REQUEST - Quote the lines that run from the line containing "What bpy script" down to the line containing "for node in". Include both of those lines, reproduce each exactly, and omit everything else.

MATERIALS PROVIDED -
········

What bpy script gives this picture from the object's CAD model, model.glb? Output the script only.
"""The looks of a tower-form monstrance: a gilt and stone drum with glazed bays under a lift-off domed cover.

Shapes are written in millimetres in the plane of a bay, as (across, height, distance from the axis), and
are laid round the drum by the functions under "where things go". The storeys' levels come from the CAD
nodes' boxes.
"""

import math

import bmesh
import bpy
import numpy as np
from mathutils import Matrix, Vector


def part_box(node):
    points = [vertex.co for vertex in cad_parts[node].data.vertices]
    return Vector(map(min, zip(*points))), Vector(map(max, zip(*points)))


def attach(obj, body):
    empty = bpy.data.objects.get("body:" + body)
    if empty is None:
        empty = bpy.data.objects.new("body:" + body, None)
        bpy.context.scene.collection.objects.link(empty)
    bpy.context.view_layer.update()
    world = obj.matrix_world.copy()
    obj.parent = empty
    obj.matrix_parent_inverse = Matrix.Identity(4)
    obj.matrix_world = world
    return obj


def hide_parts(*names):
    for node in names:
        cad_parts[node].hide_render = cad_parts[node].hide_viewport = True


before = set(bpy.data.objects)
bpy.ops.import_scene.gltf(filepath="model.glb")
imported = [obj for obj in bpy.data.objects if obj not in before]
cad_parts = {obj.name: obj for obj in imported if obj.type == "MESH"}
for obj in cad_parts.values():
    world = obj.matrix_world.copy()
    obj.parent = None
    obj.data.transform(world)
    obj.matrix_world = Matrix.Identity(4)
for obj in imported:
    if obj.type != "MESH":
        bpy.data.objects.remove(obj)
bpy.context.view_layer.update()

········

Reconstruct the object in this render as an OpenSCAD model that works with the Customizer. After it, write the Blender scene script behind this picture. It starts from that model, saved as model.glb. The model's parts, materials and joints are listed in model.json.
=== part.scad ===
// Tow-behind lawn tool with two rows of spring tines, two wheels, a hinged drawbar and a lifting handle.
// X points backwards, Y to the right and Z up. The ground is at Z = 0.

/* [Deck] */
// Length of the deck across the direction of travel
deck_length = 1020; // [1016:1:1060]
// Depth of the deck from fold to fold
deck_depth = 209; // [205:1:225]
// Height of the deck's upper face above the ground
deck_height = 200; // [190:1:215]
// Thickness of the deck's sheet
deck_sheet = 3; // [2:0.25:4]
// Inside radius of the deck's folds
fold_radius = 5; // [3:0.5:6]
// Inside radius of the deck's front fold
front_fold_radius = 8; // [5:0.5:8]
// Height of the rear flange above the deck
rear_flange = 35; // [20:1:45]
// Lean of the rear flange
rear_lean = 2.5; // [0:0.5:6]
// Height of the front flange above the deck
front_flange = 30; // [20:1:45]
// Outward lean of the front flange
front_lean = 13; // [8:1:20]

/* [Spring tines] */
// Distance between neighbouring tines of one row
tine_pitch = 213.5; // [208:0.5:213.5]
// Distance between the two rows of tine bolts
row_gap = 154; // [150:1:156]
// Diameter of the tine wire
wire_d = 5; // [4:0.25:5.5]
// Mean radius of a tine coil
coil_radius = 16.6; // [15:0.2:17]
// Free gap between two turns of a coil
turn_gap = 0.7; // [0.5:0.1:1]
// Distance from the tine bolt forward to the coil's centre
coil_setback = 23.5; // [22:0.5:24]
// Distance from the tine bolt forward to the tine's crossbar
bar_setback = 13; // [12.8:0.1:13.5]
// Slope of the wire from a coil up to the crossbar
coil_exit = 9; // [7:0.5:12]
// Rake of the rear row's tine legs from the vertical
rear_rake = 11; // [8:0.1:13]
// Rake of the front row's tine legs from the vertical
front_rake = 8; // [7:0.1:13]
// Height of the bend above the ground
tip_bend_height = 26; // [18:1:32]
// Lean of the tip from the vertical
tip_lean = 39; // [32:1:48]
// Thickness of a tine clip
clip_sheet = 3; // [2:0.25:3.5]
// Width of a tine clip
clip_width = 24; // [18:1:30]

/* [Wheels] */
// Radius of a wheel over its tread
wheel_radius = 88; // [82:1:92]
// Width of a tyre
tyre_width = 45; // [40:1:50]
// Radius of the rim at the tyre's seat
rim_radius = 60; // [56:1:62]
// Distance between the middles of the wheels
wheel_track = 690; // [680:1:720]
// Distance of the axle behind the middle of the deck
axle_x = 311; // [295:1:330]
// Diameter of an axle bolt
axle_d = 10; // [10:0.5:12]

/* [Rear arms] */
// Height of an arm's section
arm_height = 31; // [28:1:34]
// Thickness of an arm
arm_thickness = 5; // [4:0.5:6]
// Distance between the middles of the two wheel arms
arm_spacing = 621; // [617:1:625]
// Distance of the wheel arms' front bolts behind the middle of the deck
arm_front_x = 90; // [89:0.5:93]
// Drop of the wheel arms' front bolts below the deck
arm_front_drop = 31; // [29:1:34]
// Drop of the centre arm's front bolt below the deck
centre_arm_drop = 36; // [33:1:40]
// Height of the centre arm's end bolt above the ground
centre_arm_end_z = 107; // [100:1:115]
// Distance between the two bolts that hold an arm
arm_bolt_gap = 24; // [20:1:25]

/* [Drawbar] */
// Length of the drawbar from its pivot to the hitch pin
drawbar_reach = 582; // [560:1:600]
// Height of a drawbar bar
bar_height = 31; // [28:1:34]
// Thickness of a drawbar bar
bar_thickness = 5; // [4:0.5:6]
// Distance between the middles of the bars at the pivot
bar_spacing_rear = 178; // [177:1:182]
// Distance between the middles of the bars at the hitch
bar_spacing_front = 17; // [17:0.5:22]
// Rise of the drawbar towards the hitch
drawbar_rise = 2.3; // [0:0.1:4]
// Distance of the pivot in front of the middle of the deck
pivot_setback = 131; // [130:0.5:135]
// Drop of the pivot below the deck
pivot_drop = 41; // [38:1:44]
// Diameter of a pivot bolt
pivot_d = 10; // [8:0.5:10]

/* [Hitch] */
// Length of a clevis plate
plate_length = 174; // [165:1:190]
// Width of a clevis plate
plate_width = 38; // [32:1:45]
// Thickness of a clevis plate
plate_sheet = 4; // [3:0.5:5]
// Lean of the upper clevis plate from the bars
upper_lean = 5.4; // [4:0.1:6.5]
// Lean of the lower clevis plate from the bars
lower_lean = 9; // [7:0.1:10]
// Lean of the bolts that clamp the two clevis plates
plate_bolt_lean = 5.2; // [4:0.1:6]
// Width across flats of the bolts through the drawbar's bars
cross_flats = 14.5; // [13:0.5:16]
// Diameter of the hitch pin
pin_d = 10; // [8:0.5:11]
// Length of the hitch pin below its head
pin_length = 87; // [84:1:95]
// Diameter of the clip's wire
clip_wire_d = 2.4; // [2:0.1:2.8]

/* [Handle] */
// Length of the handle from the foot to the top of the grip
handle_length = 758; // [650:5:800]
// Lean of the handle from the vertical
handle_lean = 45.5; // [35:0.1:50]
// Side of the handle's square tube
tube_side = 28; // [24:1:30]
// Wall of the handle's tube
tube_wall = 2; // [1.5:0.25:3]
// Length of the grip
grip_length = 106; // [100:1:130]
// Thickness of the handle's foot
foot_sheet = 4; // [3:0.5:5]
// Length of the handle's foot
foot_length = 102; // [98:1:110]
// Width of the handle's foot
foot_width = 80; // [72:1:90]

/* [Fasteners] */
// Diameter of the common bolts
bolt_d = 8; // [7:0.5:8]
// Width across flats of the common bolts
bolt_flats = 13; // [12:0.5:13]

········

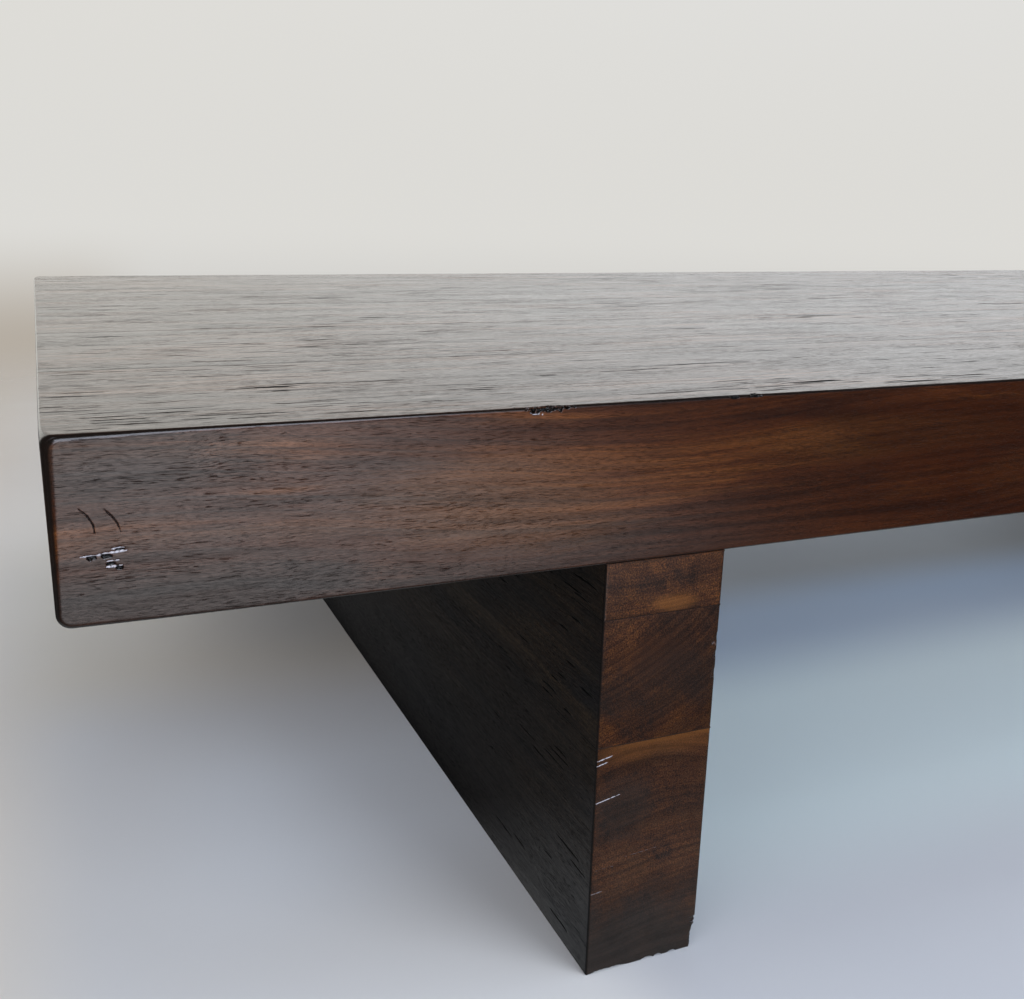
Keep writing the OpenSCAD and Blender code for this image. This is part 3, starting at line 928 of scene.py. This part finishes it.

········

RESULT FOR THIS TASK -
What bpy script gives this picture from the object's CAD model, model.glb? Output the script only.
"""The looks of a tower-form monstrance: a gilt and stone drum with glazed bays under a lift-off domed cover.

Shapes are written in millimetres in the plane of a bay, as (across, height, distance from the axis), and
are laid round the drum by the functions under "where things go". The storeys' levels come from the CAD
nodes' boxes.
"""

import math

import bmesh
import bpy
import numpy as np
from mathutils import Matrix, Vector


def part_box(node):
    points = [vertex.co for vertex in cad_parts[node].data.vertices]
    return Vector(map(min, zip(*points))), Vector(map(max, zip(*points)))


def attach(obj, body):
    empty = bpy.data.objects.get("body:" + body)
    if empty is None:
        empty = bpy.data.objects.new("body:" + body, None)
        bpy.context.scene.collection.objects.link(empty)
    bpy.context.view_layer.update()
    world = obj.matrix_world.copy()
    obj.parent = empty
    obj.matrix_parent_inverse = Matrix.Identity(4)
    obj.matrix_world = world
    return obj


def hide_parts(*names):
    for node in names:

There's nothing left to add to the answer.